__WORK TO BE COMPLETED__. Check each line of the material below for "body". Report how many have it, with no other words.

——————————

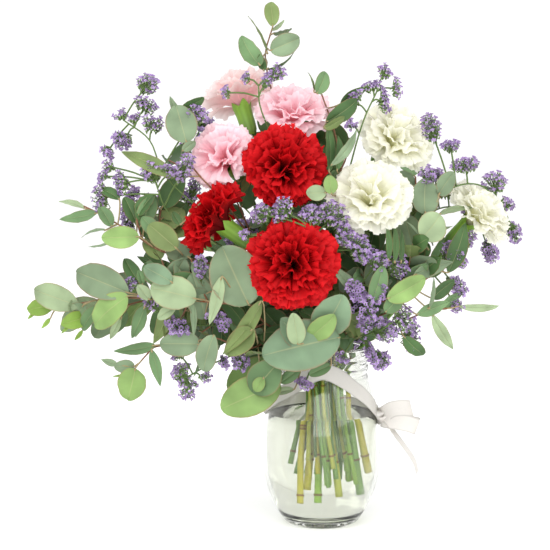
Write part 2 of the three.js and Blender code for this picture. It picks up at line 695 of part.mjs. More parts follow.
// a thin blade that starts as a stalk at joint and is widest between base and tip; roll turns
// it about its midrib away from the viewer; none where the stalk would fold over the blade
function leaf(joint, base, tip, width, roll, grow) {
  const along = tip.clone().sub(base);
  const length = along.length();
  along.normalize();
  const face = VIEWER.clone().addScaledVector(along, -VIEWER.dot(along));
  if (face.length() < 0.1) face.set(0, 0, 1).addScaledVector(along, -along.z);
  face.normalize().applyAxisAngle(along, THREE.MathUtils.degToRad(roll));
  const side = along.clone().cross(face);
  const spot = (l, w) => base.clone().addScaledVector(along, l).addScaledVector(side, w);
  const half = width / 2 + grow;
  const middle = spot(length * LEAF_MIDDLE, 0);
  const stalk = middle.clone().sub(joint);
  const [shoulder, shoulderHalf] = [(LEAF_MIDDLE - LEAF_OUTLINE[0][0]) * length, LEAF_OUTLINE[0][1] * half];
  if (stalk.dot(along) * shoulderHalf < Math.abs(stalk.dot(side)) * shoulder * STALK_MARGIN) return null;
  const left = LEAF_OUTLINE.map(([l, w]) => spot(l * length, w * half));
  const right = LEAF_OUTLINE.map(([l, w]) => spot(l * length, -w * half)).reverse();
  const rim = [joint, ...left, spot(length + grow, 0), ...right];
  const thick = LEAF_THICKNESS / 2 + grow;
  const [above, below] = [thick, -thick].map((d) => middle.clone().addScaledVector(face, d));
  const faces = rim.flatMap((_, i) => {
    const next = (i + 1) % rim.length;
    return [[rim.length, i, next], [rim.length + 1, next, i]];
  });
  return solidOf(facets([...rim, above, below], faces));
}

function eucalyptusItems({ leaves }) {
  return leaves.map(([base, tip, width, roll]) => ({
    near: vec(base),
    make: (joint, grow) => leaf(joint, vec(base), vec(tip), width, roll, grow),
  }));
}

// ---- statice ------------------------------------------------------------------------------

// a fan of florets: a point where it leaves its stem, widest at its middle, blunt at its end
function flowerHead(joint, middle, width, height, grow) {
  const along = middle.clone().sub(joint).normalize();
  const side = new THREE.Vector3(0, 1, 0).cross(along).normalize();
  const front = along.clone().cross(side);
  const out = (direction, size) => middle.clone().addScaledVector(direction, size / 2 + grow);
  const past = width + 4 * grow;
  const around = [out(side, width), out(front, width), out(side, -past), out(front, -past)];
  const faces = [0, 1, 2, 3].flatMap((i) => [[4, (i + 1) % 4, i], [5, i, (i + 1) % 4]]);
  return solidOf(facets([...around, joint, out(along, height)], faces));
}

function staticeItems({ heads }) {
  return heads.map(([at, width, height]) => ({
    near: vec(at),
    make: (joint, grow) => flowerHead(joint, vec(at), width, height, grow),
  }));
}

// ---- sprigs at the back -------------------------------------------------------------------

function atBack(degrees) {
  const turn = THREE.MathUtils.degToRad(degrees);
  return (point) => {
    const mirrored = vec(point).multiply(new THREE.Vector3(1, -1, 1));
    const p = mirrored.applyAxisAngle(new THREE.Vector3(0, 0, 1), turn);
    p.sub(new THREE.Vector3(0, 0, WAIST_HEIGHT)).multiplyScalar(BACK_SCALE);
    return p.add(new THREE.Vector3(0, 0, WAIST_HEIGHT)).toArray();
  };
}

function sprigsAtBack(sprigs, turns, partsName) {
  return Object.fromEntries(Object.entries(turns).map(([name, degrees]) => {
    const move = atBack(degrees);
    const parts = sprigs[name][partsName].map((row) => {
      return row.map((value) => (Array.isArray(value) ? move(value) : value));
    });
    return [`${name}_back`, { stem: sprigs[name].stem.map(move), [partsName]: parts }];
  }));
}

const allEucalyptus = { ...EUCALYPTUS, ...sprigsAtBack(EUCALYPTUS, BACK_EUCALYPTUS, "leaves") };
const allStatice = { ...STATICE, ...sprigsAtBack(STATICE, BACK_STATICE, "heads") };

// ---- putting it together ------------------------------------------------------------------

// each plant: its node, its colour, its stem's sizes, its route above the rim and what it bears
const plants = [
  ...Object.entries(CARNATIONS).map(([name, flower]) => ({
    node: `carnation_${name}_stem`, colour: "calyx", size: CARNATION_STEM, route: carnationRoute(flower),
    items: [{ near: vec(flower.at), make: (joint, grow) => calyx(flower, grow) }],
  })),
  ...Object.entries(allEucalyptus).map(([name, sprig]) => ({
    node: `eucalyptus_${name}`, colour: "leaf", size: EUCALYPTUS_STEM, route: sprig.stem.map(vec),
    items: eucalyptusItems(sprig),
  })),
  ...Object.entries(allStatice).map(([name, sprig]) => ({
    node: `statice_${name}`, colour: "statice", size: STATICE_STEM, route: sprig.stem.map(vec),
    items: staticeItems(sprig),
  })),
];

const STEP_LENGTH = 45; // mm between the rings of a stem
const UNTANGLE_ROUNDS = 4;
const LOWEST_JOINT = 0.45; // shares of the stem between which leaves and heads start
const HIGHEST_JOINT = 0.985;
const JOINT_STEP = 0.03; // between the joints that are tried, as a share of the stem
const JOINT_TRIES = 19;
const GOOD_SHARE = 0.9; // a leaf that keeps this much of its volume is taken at once
const LEAST_SHARE = 0.45; // one that keeps less than this is left out

function growStem(plant, place) {
  const foot = plant.size.foot + FOOT_STEPS[plants.indexOf(plant) % FOOT_STEPS.length];
  const curve = stemCurve(place, foot, plant.route);
  const steps = Math.round(curve.getLength() / STEP_LENGTH);
  const stem = solidOf(tube(curve, plant.size.radius, plant.size.sides, steps));
  const keepOut = solidOf(tube(curve, plant.size.radius + TRIM, plant.size.sides, steps));
  return Object.assign(plant, { place, curve, stem, keepOut });
}

// how much of a stem lies inside other stems
function tangle(plant) {
  const others = plants.filter((other) => other !== plant);
  return others.reduce((sum, other) => sum + plant.stem.intersect(other.keepOut).volume(), 0);
}

// two stems that cross swap places in the waist whenever that leaves less crossing
function untangle() {
  for (const plant of plants) {
    for (const other of plants) {
      if (other === plant || plant.stem.intersect(other.keepOut).volume() === 0) continue;
      const [before, mine, theirs] = [tangle(plant) + tangle(other), plant.place, other.place];
      growStem(plant, theirs);
      growStem(other, mine);
      if (tangle(plant) + tangle(other) < before) continue;
      growStem(plant, mine);
      growStem(other, theirs);
    }
  }
}

const targets = Object.fromEntries(plants.map(({ node, route }) => [node, route[0]]));
const places = assignPlaces(targets);
plants.forEach((plant) => growStem(plant, places[plant.node]));
for (let round = 0; round < UNTANGLE_ROUNDS; round++) untangle();

// what later pieces are cut by, each a little larger than the piece itself
const taken = [];
const finished = []; // the plants' own finished solids
const take = (node, solid) => taken.push({ node, solid, box: solid.boundingBox() });

function boxesMeet(a, b) {
  return [0, 1, 2].every((i) => a.min[i] <= b.max[i] && b.min[i] <= a.max[i]);
}

function clearOfOthers(node, solid) {
  let rest = solid;
  for (const other of taken) {
    if (other.node !== node && boxesMeet(rest.boundingBox(), other.box)) rest = rest.subtract(other.solid);
    if (rest.isEmpty()) return rest;
  }
  for (const other of finished) { // where a thin blade still grazes one
    if (!boxesMeet(rest.boundingBox(), other.boundingBox())) continue;
    if (rest.intersect(other).volume() > 0) rest = rest.subtract(spreadOut(other));
    if (rest.isEmpty()) return rest;
  }
  return rest;
}

// whether any edge of a solid's surface, its corners rounded, isn't shared by just two triangles
function pinched(solid) {
  const { vertProperties, triVerts } = solid.getMesh();
  const corner = (v) => [0, 1, 2].map((k) => Math.round(vertProperties[3 * v + k] / CORNER_STEP)).join();
  const uses = new Map();
  for (let i = 0; i < triVerts.length; i += 3) {
    const corners = [...triVerts.slice(i, i + 3)].map(corner);
    if (new Set(corners).size < 3) continue;
    corners.forEach((a, k) => {
      const edge = [a, corners[(k + 1) % 3]].sort().join(" ");
      uses.set(edge, (uses.get(edge) ?? 0) + 1);
    });
  }
  return [...uses.values()].some((count) => count !== 2);
}

function largest(pieces, size = (piece) => piece.volume()) {
  return pieces.reduce((best, piece) => (size(piece) > size(best) ? piece : best));
}

// places along the upper part of a stem where a stalk could start, nearest first
function jointsNear(curve, point) {
  const spots = [];
  for (let t = LOWEST_JOINT; t < HIGHEST_JOINT; t += JOINT_STEP) spots.push(curve.getPoint(t));
  return spots.sort((a, b) => a.distanceTo(point) - b.distanceTo(point)).slice(0, JOINT_TRIES);
}

// the leaf or head that keeps most of itself once its neighbours are cut from it, still joined
// to its stem
function bestItem({ node, curve, stem }, { near, make }) {
  let best = null;
  for (const joint of jointsNear(curve, near)) {
    const whole = make(joint, 0);
    if (!whole) continue;
    const rest = clearOfOthers(node, whole);
    const joined = rest.decompose().filter((piece) => piece.intersect(stem).volume() > 0);
    if (joined.length === 0) continue;
    const piece = largest(joined);
    const kept = piece.volume() / whole.volume();
    if (!best || kept > best.kept) best = { piece, kept, joint };
    if (kept > GOOD_SHARE) break;
  }
  return best && best.kept > LEAST_SHARE ? best : null;
}

// a solid together with copies of itself moved a little along each axis, both ways
function spreadOut(solid) {
  const moves = [[TRIM, 0, 0], [0, TRIM, 0], [0, 0, TRIM]];
  return moves.reduce((all, [x, y, z]) => {
    return all.add(solid.translate([x, y, z])).add(solid.translate([-x, -y, -z]));
  }, solid);
}

const bouquet = new THREE.Group();

function addPiece(name, solid, colour, { roughness = 0.7, opacity = 1 } = {}) {
  const material = new THREE.MeshStandardMaterial({
    color: COLOURS[colour], roughness, metalness: 0, opacity, transparent: opacity < 1,
  });
  const mesh = new THREE.Mesh(geometryOf(solid), material);
  mesh.name = name;
  bouquet.add(mesh);
}

addPiece("glass_jar", glassJar(), "glass", { roughness: 0.05, opacity: 0.3 });
take("glass_jar", jarKeepOut());
for (const { node, keepOut } of plants) take(node, keepOut);
const wetWater = taken.slice(1).reduce((rest, { solid }) => rest.subtract(solid), water());
const wetSolid = largest(wetWater.decompose()).simplify(SLIVER);
addPiece("water", wetSolid, "water", { roughness: 0.02, opacity: 0.3 });

const ribbonStrip = clearOfOthers("ribbon", ribbon(0)).simplify(SLIVER);
addPiece("ribbon", largest(ribbonStrip.decompose()), "ribbon", { roughness: 0.9 });
take("ribbon", ribbon(TRIM));

for (const [name, flower] of Object.entries(CARNATIONS)) {
  take(`carnation_${name}_stem`, calyx(flower, GAP));
}
for (const [name, flower] of Object.entries(CARNATIONS)) {
  const node = `carnation_${name}_bloom`;
  const petals = clearOfOthers(node, bloom(flower, 0)).decompose();
  addPiece(node, largest(petals).simplify(SLIVER), flower.colour, { roughness: 0.8 });
  take(node, bloom(flower, TRIM));
}
for (const plant of plants) {
  const stemIn = (piece) => piece.intersect(plant.stem).volume();
  let whole = plant.stem;
  for (const item of plant.items) {
    const found = bestItem(plant, item);
    if (!found) continue;
    const grown = whole.add(found.piece);
    if (pinched(grown)) continue;
    whole = grown;
    take(plant.node, item.make(found.joint, TRIM));
  }
  const simpler = largest(whole.simplify(SLIVER).decompose(), stemIn);
  if (!pinched(simpler)) whole = simpler;
  finished.push(whole);
  addPiece(plant.node, whole, plant.colour);
}

export default bouquet;
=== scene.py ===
"""A bouquet of ruffled carnations, eucalyptus and statice in a ribboned glass jar.

Positions and sizes are millimetres unless a comment says otherwise; the meshes are metres.
The jar stands on z = 0 round the origin and -Y faces the viewer.
Pairs under "draws" hold the least and the most of a random value.
"""
import json
import random
from math import atan2, cos, exp, hypot, pi, radians, sin, sqrt, tau

import bpy
from mathutils import Matrix, Vector, noise

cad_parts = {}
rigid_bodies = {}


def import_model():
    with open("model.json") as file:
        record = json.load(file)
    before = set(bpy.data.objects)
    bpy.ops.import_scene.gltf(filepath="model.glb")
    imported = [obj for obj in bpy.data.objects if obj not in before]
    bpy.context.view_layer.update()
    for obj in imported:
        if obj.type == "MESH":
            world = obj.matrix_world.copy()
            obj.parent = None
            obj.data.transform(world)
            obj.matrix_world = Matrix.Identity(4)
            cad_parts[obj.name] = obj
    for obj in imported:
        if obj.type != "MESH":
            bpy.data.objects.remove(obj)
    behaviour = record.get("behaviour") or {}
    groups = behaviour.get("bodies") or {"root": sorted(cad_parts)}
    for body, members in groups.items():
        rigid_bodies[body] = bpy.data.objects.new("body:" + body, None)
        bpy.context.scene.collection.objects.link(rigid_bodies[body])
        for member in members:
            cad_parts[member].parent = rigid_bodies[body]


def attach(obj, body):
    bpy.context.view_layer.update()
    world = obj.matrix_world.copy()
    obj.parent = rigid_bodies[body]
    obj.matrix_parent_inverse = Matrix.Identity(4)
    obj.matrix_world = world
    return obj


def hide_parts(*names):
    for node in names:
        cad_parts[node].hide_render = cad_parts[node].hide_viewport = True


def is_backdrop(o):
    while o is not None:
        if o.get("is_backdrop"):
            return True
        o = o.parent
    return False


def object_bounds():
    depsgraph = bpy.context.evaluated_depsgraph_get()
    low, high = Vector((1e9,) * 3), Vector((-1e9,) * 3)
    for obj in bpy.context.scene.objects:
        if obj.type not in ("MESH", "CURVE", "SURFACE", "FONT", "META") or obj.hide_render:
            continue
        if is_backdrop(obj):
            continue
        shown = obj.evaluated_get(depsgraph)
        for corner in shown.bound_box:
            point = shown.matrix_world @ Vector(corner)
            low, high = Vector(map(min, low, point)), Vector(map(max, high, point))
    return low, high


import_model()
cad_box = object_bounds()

MM = 0.001
UP = Vector((0, 0, 1))
VIEWER = Vector((0, -1, 0))
GOLDEN_ANGLE = radians(137.5)  # from one petal or floret to the next

# ---- the jar, the water and the ribbon ----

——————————

__RESPONSE TO THIS EXERCISE__. 6